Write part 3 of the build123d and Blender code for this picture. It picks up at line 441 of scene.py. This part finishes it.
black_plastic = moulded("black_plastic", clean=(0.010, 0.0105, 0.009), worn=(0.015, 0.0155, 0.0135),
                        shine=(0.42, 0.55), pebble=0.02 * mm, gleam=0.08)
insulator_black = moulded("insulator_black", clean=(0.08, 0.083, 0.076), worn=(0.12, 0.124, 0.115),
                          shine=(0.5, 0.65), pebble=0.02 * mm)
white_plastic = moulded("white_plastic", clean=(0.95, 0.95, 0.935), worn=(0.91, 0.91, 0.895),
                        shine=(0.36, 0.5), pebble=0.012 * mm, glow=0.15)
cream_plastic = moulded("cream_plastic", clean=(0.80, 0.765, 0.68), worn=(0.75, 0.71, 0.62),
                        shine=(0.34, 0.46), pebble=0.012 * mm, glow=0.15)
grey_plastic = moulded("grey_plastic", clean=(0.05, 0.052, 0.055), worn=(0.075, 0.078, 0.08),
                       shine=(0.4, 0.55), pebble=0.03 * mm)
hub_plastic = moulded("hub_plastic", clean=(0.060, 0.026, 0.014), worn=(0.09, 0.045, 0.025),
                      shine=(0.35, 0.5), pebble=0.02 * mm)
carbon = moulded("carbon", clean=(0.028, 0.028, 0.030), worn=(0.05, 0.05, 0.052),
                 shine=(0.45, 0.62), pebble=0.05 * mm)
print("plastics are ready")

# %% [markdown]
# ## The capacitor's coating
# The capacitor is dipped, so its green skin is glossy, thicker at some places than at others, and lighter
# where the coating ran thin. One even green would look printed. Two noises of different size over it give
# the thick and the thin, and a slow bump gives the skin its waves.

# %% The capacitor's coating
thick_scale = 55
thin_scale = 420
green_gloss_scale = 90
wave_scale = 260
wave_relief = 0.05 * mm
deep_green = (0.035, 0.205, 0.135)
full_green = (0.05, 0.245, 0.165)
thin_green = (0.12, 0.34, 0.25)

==

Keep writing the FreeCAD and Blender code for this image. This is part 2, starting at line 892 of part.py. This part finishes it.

---

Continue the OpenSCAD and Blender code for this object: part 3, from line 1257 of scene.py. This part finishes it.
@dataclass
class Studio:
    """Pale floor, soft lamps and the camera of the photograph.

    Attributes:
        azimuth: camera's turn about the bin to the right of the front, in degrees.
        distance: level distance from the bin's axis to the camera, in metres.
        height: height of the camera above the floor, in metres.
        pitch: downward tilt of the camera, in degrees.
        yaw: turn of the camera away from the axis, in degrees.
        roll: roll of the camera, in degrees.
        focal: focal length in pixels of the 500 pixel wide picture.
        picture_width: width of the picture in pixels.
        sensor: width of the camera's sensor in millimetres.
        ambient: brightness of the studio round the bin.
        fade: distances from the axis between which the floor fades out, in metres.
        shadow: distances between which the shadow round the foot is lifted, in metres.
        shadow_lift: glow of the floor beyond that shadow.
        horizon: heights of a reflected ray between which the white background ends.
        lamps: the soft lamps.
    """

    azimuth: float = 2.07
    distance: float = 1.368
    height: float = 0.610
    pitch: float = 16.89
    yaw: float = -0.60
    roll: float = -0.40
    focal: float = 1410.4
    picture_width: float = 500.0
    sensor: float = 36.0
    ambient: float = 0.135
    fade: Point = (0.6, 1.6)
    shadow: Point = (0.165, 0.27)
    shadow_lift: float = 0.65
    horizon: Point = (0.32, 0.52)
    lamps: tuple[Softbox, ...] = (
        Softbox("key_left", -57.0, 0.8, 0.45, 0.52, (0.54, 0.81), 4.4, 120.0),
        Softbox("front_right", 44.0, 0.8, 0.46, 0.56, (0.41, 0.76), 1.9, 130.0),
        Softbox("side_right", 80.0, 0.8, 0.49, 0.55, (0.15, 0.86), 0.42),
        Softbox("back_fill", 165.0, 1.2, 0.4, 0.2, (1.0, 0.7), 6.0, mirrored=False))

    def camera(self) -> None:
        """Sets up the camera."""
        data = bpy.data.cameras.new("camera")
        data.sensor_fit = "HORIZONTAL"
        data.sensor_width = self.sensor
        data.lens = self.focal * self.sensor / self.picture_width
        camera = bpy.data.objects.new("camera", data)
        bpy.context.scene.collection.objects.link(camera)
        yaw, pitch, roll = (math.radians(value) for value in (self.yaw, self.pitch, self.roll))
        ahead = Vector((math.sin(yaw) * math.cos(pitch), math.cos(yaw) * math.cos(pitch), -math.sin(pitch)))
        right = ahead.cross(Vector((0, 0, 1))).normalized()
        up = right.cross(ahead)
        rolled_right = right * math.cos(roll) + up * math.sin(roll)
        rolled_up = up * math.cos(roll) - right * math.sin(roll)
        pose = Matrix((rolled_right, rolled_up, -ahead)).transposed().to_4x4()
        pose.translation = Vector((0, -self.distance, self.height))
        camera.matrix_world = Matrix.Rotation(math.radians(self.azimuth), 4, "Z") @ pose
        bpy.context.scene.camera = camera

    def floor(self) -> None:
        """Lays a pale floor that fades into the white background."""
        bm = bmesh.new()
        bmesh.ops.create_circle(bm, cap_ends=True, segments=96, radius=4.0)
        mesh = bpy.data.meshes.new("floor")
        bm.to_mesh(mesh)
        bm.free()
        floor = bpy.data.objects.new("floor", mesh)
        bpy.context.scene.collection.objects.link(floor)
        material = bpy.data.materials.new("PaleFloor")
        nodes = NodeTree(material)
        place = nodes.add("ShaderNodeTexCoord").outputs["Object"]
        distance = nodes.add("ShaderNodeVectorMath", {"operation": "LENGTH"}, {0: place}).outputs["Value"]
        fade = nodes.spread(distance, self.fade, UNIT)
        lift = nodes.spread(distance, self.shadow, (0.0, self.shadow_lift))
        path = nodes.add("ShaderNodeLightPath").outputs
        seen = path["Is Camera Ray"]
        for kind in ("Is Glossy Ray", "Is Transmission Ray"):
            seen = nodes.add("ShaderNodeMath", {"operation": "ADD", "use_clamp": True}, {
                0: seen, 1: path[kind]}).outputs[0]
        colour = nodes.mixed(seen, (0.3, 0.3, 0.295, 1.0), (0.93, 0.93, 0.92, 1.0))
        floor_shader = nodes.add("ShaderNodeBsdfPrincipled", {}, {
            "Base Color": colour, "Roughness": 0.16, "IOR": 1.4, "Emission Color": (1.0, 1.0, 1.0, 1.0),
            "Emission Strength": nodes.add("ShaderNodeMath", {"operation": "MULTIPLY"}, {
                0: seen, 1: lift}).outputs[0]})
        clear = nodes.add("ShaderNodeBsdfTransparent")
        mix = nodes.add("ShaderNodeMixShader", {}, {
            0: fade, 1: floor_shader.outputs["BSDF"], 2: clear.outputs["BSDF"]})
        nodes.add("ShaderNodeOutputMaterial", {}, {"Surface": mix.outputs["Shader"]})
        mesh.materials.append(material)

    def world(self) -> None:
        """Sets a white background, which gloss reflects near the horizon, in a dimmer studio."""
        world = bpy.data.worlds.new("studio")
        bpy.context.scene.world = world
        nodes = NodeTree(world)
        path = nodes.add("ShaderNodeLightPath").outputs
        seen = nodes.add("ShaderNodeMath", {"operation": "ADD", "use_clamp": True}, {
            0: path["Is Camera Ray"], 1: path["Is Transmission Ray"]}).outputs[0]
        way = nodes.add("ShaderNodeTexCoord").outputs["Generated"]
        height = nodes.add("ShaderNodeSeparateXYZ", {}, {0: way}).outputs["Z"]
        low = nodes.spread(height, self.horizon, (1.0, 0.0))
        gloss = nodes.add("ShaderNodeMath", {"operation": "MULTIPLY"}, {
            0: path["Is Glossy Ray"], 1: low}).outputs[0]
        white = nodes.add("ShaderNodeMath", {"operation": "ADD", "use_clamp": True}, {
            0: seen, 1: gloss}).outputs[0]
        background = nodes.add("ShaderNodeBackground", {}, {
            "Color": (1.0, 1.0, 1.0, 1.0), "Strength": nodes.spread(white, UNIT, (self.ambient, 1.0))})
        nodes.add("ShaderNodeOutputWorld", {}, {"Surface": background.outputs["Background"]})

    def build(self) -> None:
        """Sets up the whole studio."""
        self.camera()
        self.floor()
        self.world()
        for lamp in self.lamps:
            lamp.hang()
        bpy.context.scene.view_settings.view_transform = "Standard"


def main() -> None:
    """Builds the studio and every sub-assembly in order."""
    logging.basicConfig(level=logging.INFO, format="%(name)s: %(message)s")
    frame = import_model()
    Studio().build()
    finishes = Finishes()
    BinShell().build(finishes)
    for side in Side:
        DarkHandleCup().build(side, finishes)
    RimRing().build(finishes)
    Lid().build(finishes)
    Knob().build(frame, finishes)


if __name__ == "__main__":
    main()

▸ Problem to work on
Only the lines running from the line with "frame = import_model()" through the line with "Knob().build(frame, finishes)" should be repeated, exactly and with both ends kept.

▸ Solution
    frame = import_model()
    Studio().build()
    finishes = Finishes()
    BinShell().build(finishes)
    for side in Side:
        DarkHandleCup().build(side, finishes)
    RimRing().build(finishes)
    Lid().build(finishes)
    Knob().build(frame, finishes)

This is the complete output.